Further, the complaint alleges that the Creekside entities knowingly submitted or caused the submission of inflated claims to Medicare for services performed by the medical director.  The government alleges that the companies repeatedly used billing codes that resulted in higher payment by Medicare than were justified by the services actually performed.  As a result of the conduct alleged in the complaint, the government contends that the Creekside entities misspent tens of millions of taxpayer dollars from the Medicare and Medicaid programs. 

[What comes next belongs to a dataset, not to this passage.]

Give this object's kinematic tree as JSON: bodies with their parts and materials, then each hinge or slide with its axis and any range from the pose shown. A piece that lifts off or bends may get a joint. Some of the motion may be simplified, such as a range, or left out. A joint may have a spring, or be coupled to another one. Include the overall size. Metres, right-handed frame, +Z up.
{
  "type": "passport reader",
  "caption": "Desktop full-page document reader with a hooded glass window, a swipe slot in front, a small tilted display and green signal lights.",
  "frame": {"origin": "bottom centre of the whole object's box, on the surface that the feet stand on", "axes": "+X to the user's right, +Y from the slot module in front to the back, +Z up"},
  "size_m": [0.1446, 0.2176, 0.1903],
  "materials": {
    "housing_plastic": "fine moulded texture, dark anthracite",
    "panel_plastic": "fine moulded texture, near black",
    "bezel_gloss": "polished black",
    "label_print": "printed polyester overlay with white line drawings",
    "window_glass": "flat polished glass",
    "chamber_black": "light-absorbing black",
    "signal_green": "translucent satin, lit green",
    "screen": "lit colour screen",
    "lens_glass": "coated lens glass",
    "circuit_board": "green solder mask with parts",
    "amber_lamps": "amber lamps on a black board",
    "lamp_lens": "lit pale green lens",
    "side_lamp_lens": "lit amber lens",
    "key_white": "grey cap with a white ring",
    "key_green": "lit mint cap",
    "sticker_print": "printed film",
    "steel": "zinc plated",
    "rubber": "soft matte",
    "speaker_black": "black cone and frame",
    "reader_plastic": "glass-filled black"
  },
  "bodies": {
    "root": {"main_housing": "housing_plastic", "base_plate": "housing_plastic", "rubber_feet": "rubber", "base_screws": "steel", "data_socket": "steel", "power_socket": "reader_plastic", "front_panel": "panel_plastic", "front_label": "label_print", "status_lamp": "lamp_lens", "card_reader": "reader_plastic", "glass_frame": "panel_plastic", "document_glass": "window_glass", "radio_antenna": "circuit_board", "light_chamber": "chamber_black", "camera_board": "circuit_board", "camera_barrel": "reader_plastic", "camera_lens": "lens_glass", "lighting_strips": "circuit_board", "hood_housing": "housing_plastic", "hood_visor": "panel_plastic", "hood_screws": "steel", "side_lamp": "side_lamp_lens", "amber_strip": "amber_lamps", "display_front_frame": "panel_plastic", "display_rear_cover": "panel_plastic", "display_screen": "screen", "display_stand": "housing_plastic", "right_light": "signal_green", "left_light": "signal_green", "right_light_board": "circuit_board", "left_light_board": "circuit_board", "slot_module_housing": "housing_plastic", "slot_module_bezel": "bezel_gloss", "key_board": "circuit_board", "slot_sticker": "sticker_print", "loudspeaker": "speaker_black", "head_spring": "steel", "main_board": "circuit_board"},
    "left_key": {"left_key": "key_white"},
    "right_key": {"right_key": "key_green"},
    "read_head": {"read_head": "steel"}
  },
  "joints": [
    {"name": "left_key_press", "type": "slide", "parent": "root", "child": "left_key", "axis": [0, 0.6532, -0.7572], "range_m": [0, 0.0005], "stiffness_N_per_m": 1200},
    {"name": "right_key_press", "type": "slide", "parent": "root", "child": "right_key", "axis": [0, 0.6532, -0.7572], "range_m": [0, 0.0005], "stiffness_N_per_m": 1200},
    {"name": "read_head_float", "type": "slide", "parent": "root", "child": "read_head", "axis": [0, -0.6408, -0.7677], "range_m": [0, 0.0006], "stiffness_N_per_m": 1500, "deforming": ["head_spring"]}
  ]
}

“In order to protect the financial integrity of the Medicare and Medicaid programs, upon which so many of our senior American citizens rely, both the Department of Justice (DOJ) and the Department of Health and Human Services (HHS) have made combating healthcare fraud an enforcement priority,” said U.S. Attorney Daniel G. Bogden for the District of Nevada.  “This type of fraud will not be tolerated and DOJ and HHS will act swiftly when it does occur to pursue False Claims Act suits against violators.”

The United States filed its complaint in two consolidated lawsuits brought under the whistleblower provisions of the False Claims Act and the Nevada False Claims Act by Joanne Cretney-Tsosie, a clinical manager for Creekside, and Veneta Lepera, a former clinical manager for Creekside.  Under these statutes, a private citizen can sue for fraud on behalf of the United States and the state of Nevada, respectively, and share in any recovery.  The federal and state governments are entitled to intervene in such a lawsuit, as they have done in this case.

The United States’ suit is part of the government’s emphasis on combating health care fraud and marks another achievement for the Health Care Fraud Prevention and Enforcement Action Team (HEAT) initiative, which was announced in May 2009 by the Attorney General and the Secretary of Health and Human Services.  The partnership between the two departments has focused efforts to reduce and prevent Medicare and Medicaid financial fraud through enhanced cooperation.  One of the most powerful tools in this effort is the False Claims Act.  Since January 2009, the Justice Department has recovered a total of more than $23.1 billion through False Claims Act cases, with more than $14.8 billion of that amount recovered in cases involving fraud against federal health care programs.

This matter was investigated by the Civil Division’s Commercial Litigation Branch, the U.S. Attorney’s Office for the District of Nevada, the Nevada Attorney General’s Office and the HHS Office of Inspector General.  The claims asserted against Creekside Hospice, SKG and SKH are allegations only and there has been no determination of liability.